Roxane Gay Talks About the State of Feminism in 2017
Roxane Gay is back this month with a new short story collection called Difficult Women. The author and columnist has developed a following for her essays, particularly the ones collected in 2014's Bad Feminist, but she's also earned glowing reviews for her fiction, including the novel An Untamed State. The versatile writer is a regular contributor to The New York Times and also writes for a Marvel Comics series, Black Panther: World of Wakanda.
We talked with Gay about her new book, her influences, as well as her take on the state of feminism in 2017. Below is an excerpt from that interview which you can read in its entirety here.
Patsy Lynn: "Men and some women have a knee-jerk reaction that associates feminism with hatred of men. How do you work around these stereotypes and prejudices to make a difference and to educate people?"
Roxane Gay: I think the most important thing is that people understand what feminism is. It's silly in this day and age for anyone to labor under the impression that feminism is about hating men. It's not. Feminism is about equity and equality and just making sure that women have equal opportunities, making sure that our bodies are not legislated and we're treated like human beings who can make decisions about their own bodies. That we're being paid equally for equal work. It's not about taking anything from anyone.
The people who think that feminism is about hating men—they've already made up their minds. They're not interested in any sort of engagement or conversation or trying to make progress. So put your energy elsewhere. We don't need to convert these people because they're just not reachable. We need to work around them.

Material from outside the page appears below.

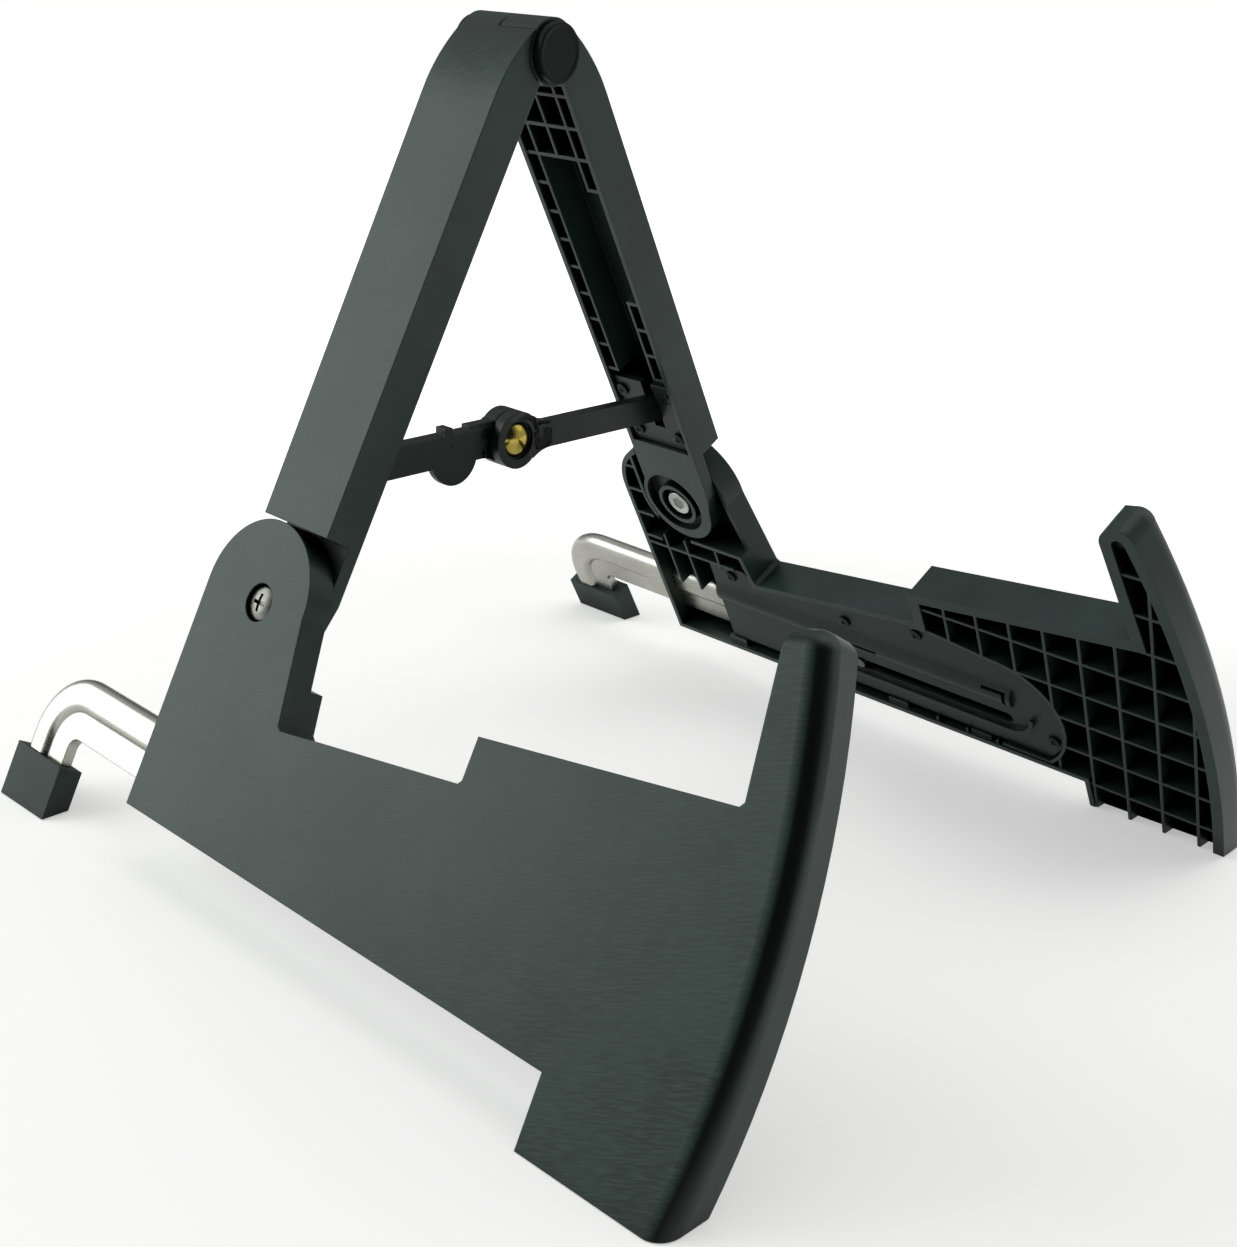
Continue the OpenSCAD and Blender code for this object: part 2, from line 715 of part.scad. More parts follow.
module leg_stud(s) {
    color(METAL) base_frame(s) translate([stud_x, stud_y, 0]) {
        cylinder_at(stud_shank_r, cover_z - 0.4, bar_mid);
        cylinder_at(stud_r, cover_z - 0.8, bar_z);
    }
}

// Places of the cover's screws: under the block, over the leg, under the step and on the spoon
function cover_holes() = [
    [-cover_start - 12, cover_edge_y - 5.6], [-slot_rear, -bar_drop + 13.4],
    [-step_x + 3.2, seat_front_y - 10.5], spoon_c + [5.6 - spoon_r, -8.4]
];

module leg_cover(s) {
    bead_z = mid_gap + rib_sink;
    bead_y = stud_y - slot_w / 2 - 3.4;
    bead_turn = 10;
    color(PLASTIC) base_frame(s) difference() {
        union() {
            slab(cover_z, cover_top) cover_outline(0.3);
            intersection() {
                translate([0, ridge_y, ridge_z]) rod_x(ridge_r, -slot_front - 4, -cover_start - 0.6);
                translate([-heel_x, -rear_drop, 0]) cube([heel_x, rear_drop, cover_top]);
            }
            // bead under the slot, turning up at its front end
            translate([-slot_front - 2, bead_y, bead_z]) cube([slot_front - 56, 1.6, cover_top - bead_z]);
            translate([-slot_front - 2, bead_y + bead_turn + 1.6, bead_z]) rotate([0, 0, 180])
                rotate_extrude(angle = 90) translate([bead_turn, 0]) square([1.6, cover_top - bead_z]);
        }
        translate([-slot_front, stud_y - slot_w / 2, -1]) cube([slot_front - slot_rear, slot_w, 30]);
        translate([-slot_front, stud_y, 0]) cylinder_at(slot_w / 2, -1, 30);
        // short slit over the stud's slot, and the slit round the latch at its front end
        translate([-slot_rear - 15, ridge_y - 1.6, -1]) cube([26, 1.8, 30]);
        translate([-slot_front - 2, ridge_y + 2, -1]) cube([11, 1.6, 30]);
        translate([-slot_front - 2, ridge_y - 5, -1]) cube([1.6, 8, 30]);
        for (p = cover_holes()) translate([p.x, p.y, 0]) screw_pass(cover_z, cover_top);
    }
}

// Cross recess with arms of width w
module cross_slot(reach, w, z0, z1) {
    for (a = [0, 90]) rotate([0, 0, a]) translate([-reach, -w / 2, z0]) cube([2 * reach, w, z1 - z0]);
}

// Small pan-headed screw, its head resting on z = 0
module small_screw() {
    difference() {
        union() {
            cylinder_at(small_head_r, -small_head_t, 0);
            cylinder_at(small_shank_r, -0.1, small_screw_len, $fn = 32);
        }
        cross_slot(small_head_r - 0.8, 0.7, -small_head_t - 1, -small_head_t + 0.8);
    }
}

module cover_screws(s) {
    color(METAL) base_frame(s) for (p = cover_holes()) translate([p.x, p.y, cover_z]) small_screw();
}

module pivot_screw(s) {
    dome_z = head_z + 2;
    dome_high = 1.3;
    dome_curve = (pow(screw_head_r, 2) + pow(dome_high, 2)) / (2 * dome_high);
    color(METAL) base_frame(s) difference() {
        union() {
            cylinder_at(shank_r, mid_gap + 1, head_z + 0.2);
            cylinder_at(screw_head_r, head_z, dome_z);
            intersection() {
                translate([0, 0, dome_z + dome_high - dome_curve]) sphere(r = dome_curve);
                cylinder_at(screw_head_r, dome_z - 0.01, dome_z + 5);
            }
        }
        cross_slot(screw_head_r - 2.7, 1.2, dome_z - 0.6, dome_z + 5);
    }
}

module pivot_washer(s) {
    color(RUBBER) base_frame(s) difference() {
        cylinder_at(nut_pocket_r - 0.6, washer_z, washer_z + washer_t);
        cylinder_at(shank_r + fit_gap, -1, 20);
    }
}

// Round nut, closed at its outer end but for the driver's hole
module pivot_nut(s) {
    color(METAL) base_frame(s) difference() {
        cylinder_at(nut_r, mid_gap + 0.6, washer_z);
        cylinder_at(shank_r + fit_gap, mid_gap + 1, 20);
        cylinder_at(shank_r - 0.6, -1, mid_gap + 2);
    }
}

module apex_pin() {
    color(METAL) stand_frame() rod_y(apex_pin_r, -cap_y - pin_in_cap, cap_y + pin_in_cap);
}

module apex_cap(dir) {
    edge_r = 0.8;
    color(PLASTIC) stand_frame() rotate([0, 0, dir < 0 ? 180 : 0]) difference() {
        union() {
            rod_y(cap_r, cap_y, cap_y + cap_t - edge_r);
            rod_y(cap_r - edge_r, cap_y, cap_y + cap_t);
            translate([0, cap_y + cap_t - edge_r, 0]) rotate([-90, 0, 0])
                rotate_extrude() translate([cap_r - edge_r, 0]) intersection() {
                    circle(r = edge_r, $fn = 32);
                    square(2);
                }
        }
        rod_y(apex_pin_r + fit_gap, 0, cap_y + pin_in_cap);
    }
}

function bracket_holes() = [
    [arm_w / 2 - 5.3, -link_v + 9], [5.3 - arm_w / 2, -link_v + 9],
    [arm_w / 2 - 6.7, -link_v - 10.4], [6.7 - arm_w / 2, -link_v - 10.4]
];

// Band of y that each link fills, the right one in front
function link_band(s) = s > 0
    ? [0.4 - link_gap / 2 - link_t, 0.4 - link_gap / 2]
    : [0.4 + link_gap / 2, 0.4 + link_gap / 2 + link2_t];

module brace_frame(s) {
    stand_frame() translate([0, 0, brace_z]) mirror([s < 0 ? 1 : 0, 0, 0]) children();
}

// Half-round finger lobe under the rear link, its stop tooth and the neck beside the eye
module link_lobe(b) {
    difference() {
        translate([lobe_x, 0, -2]) rod_y(lobe_r, b[0], b[0] + 3);
        translate([lobe_x - 20, b[0] - 1, link2_h / 2]) cube([40, 10, 20]);
    }
    translate([lobe_x + 1, b[0], 0]) cube([3.4, 5.4, link2_h / 2 + 2.6]);
    translate([8, b[0], 0]) cube([12, 4.4, link2_h / 2 + 2]);
}

module brace_link(s) {
    b = link_band(s);
    h = s > 0 ? link_h : link2_h;
    color(PLASTIC) brace_frame(s) difference() {
        union() {
            translate([0, b[0], -h / 2]) cube([brace_half, b[1] - b[0], h]);
            translate([brace_half, 0, 0]) rod_y(h / 2, b[0], b[1]);
            rod_y(eye_r, b[0], b[1]);
            if (s < 0) link_lobe(b);
        }
        rod_y(rivet_r + fit_gap, b[0] - 1, b[1] + 1);
        if (s > 0) rod_y(dome_r + 0.6, b[0] - 1, b[0] + dome_sink);
        translate([brace_half, 0, 0]) rod_y(link_pin_r + fit_gap, b[0] - 1, b[1] + 1);
    }
}

// Domed rivet in the front eye, ending at the gap between the links
module brace_rivet() {
    b = link_band(RIGHT);
    dome_high = 2.85;
    dome_curve = (pow(dome_r, 2) + pow(dome_high, 2)) / (2 * dome_high);
    color(BRASS) brace_frame(RIGHT) {
        rod_y(rivet_r, b[0] + dome_sink - 0.2, b[1]);
        intersection() {
            translate([0, b[0] + dome_sink - dome_high + dome_curve, 0]) sphere(r = dome_curve);
            rod_y(dome_r, b[0] - 6, b[0] + dome_sink);
        }
    }
}

module brace_rivet_tail() {
    b = link_band(LEFT);
    color(BRASS) brace_frame(LEFT) {
        rod_y(rivet_r, b[0], b[1] + 0.1);
        rod_y(rivet_r + 1.6, b[1], b[1] + 0.8);
    }
}

module brace_bracket(s) {
    b = link_band(s);
    y = bracket_y;
    plate_w = arm_w - 2 * arm_wall - 0.2;
    color(PLASTIC) arm_frame(s) difference() {
        union() {
            translate([-plate_w / 2, y[0], bracket_z]) cube([plate_w, y[1] - y[0], bracket_t]);
            for (x = [b[0] - run_gap - cheek_t, b[1] + run_gap])
                translate([x, -link_v - 5.4, bracket_z]) cube([cheek_t, 10.8, link_w + 4.4 - bracket_z]);
        }
        translate([b[0] - run_gap, -link_v - eye_r + 3.8, -1]) cube([b[1] - b[0] + 2 * run_gap, 80, 30]);
        translate([0, -link_v, link_w]) rod_x(link_pin_r + fit_gap, -20, 20);
        for (p = bracket_holes()) translate([p.x, p.y, 0]) screw_pass(bracket_z, bracket_top);
    }
}

module bracket_screws(s) {
    color(METAL) arm_frame(s) for (p = bracket_holes()) translate([p.x, p.y, bracket_z]) small_screw();
}

module link_pin(s) {
    b = link_band(s);
    reach = run_gap + cheek_t + 0.1;
    color(METAL) arm_frame(s) translate([0, -link_v, link_w]) rod_x(link_pin_r, b[0] - reach, b[1] + reach);
}

arm_shell(LEFT);  // left_arm_shell
arm_shell(RIGHT);  // right_arm_shell
base_shell(LEFT);  // left_base_shell
base_shell(RIGHT);  // right_base_shell
leg_bar(LEFT);  // left_leg_bar
leg_bar(RIGHT);  // right_leg_bar
leg_foot(LEFT);  // left_leg_foot
leg_foot(RIGHT);  // right_leg_foot
leg_stud(LEFT);  // left_leg_stud
leg_stud(RIGHT);  // right_leg_stud
leg_cover(LEFT);  // left_leg_cover
leg_cover(RIGHT);  // right_leg_cover
cover_screws(LEFT);  // left_cover_screws
cover_screws(RIGHT);  // right_cover_screws
brace_bracket(LEFT);  // left_brace_bracket
brace_bracket(RIGHT);  // right_brace_bracket
bracket_screws(LEFT);  // left_bracket_screws
bracket_screws(RIGHT);  // right_bracket_screws
brace_link(LEFT);  // left_brace_link
brace_link(RIGHT);  // right_brace_link
link_pin(LEFT);  // left_link_pin
link_pin(RIGHT);  // right_link_pin
pivot_screw(LEFT);  // left_pivot_screw
pivot_screw(RIGHT);  // right_pivot_screw
pivot_washer(LEFT);  // left_pivot_washer
pivot_washer(RIGHT);  // right_pivot_washer
pivot_nut(LEFT);  // left_pivot_nut
pivot_nut(RIGHT);  // right_pivot_nut
apex_pin();
apex_cap(FRONT);  // apex_front_cap
apex_cap(REAR);  // apex_rear_cap
brace_rivet();
brace_rivet_tail();
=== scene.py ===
# %% [markdown]
# A folding guitar stand, dressed for a photograph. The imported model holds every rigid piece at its
# real size: two upper arms, two ribbed cradle bases, two bright rear legs and a jointed brace.
# This lesson loads that frame, sets up the camera and the studio, gives each piece its finish, and
# models again the small pieces whose soft edges catch the light.

# %% Load the frame
import json
import math

import bmesh
import bpy
from mathutils import Matrix, Vector


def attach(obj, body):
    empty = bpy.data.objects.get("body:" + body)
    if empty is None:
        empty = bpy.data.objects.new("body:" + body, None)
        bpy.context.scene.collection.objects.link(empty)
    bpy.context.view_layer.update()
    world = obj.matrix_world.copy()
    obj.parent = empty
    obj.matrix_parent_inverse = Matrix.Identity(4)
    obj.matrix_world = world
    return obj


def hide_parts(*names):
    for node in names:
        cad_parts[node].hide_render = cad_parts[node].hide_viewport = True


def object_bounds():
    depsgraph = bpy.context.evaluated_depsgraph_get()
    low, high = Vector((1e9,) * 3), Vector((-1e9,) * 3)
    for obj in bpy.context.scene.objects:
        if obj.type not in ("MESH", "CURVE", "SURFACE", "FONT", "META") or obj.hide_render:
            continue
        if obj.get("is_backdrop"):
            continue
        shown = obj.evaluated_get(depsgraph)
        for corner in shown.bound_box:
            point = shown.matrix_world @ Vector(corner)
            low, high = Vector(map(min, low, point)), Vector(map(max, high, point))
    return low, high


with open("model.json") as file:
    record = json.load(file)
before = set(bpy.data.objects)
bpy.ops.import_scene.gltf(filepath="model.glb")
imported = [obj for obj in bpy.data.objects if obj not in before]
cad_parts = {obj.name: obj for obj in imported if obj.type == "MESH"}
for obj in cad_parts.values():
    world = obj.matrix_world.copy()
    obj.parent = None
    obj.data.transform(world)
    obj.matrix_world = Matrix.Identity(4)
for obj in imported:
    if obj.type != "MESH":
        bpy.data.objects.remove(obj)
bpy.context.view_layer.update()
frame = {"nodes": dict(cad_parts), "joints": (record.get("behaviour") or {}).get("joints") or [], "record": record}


def as_lists(box):
    return [[float(c) for c in corner] for corner in box]


nodes = frame["nodes"]
joints = {joint["name"]: joint for joint in frame["joints"]}
SIDES = ("left", "right")
MM = 0.001

# %% [markdown]
# Each side of the stand is a flat assembly that leans outward, so work is easier in a side's own axes.
# The first runs to the rear along the leg's slide, the second up the side, and the third outward along
# the base's hinge. They could be written down as angles, but the joints already hold them. The left
# frame is a mirror image of the right one.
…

Goodreads: This question comes from Cindy, who teaches at an urban Kansas City high school and sent one from a student, Marley: "What are your thoughts on the future of our country and what feminism will look like in the coming months?"
Roxane Gay: I think we're going to see more and more of a necessity for feminism as we see a retrenchment of reproductive freedom across the country. We're already seeing it in Ohio, with the ridiculous six-week ban [on abortion]. And we're going to see the need for standing up and pushing back. We can't just take these kinds of things quietly.
What I hope we see is a lot more intersectionality in feminism and working with racial justice organizations and LGBTQ organizations because we're all going to have to work together, and women are not just women—we also have multiple identities. We're going to have to continue to recognize that.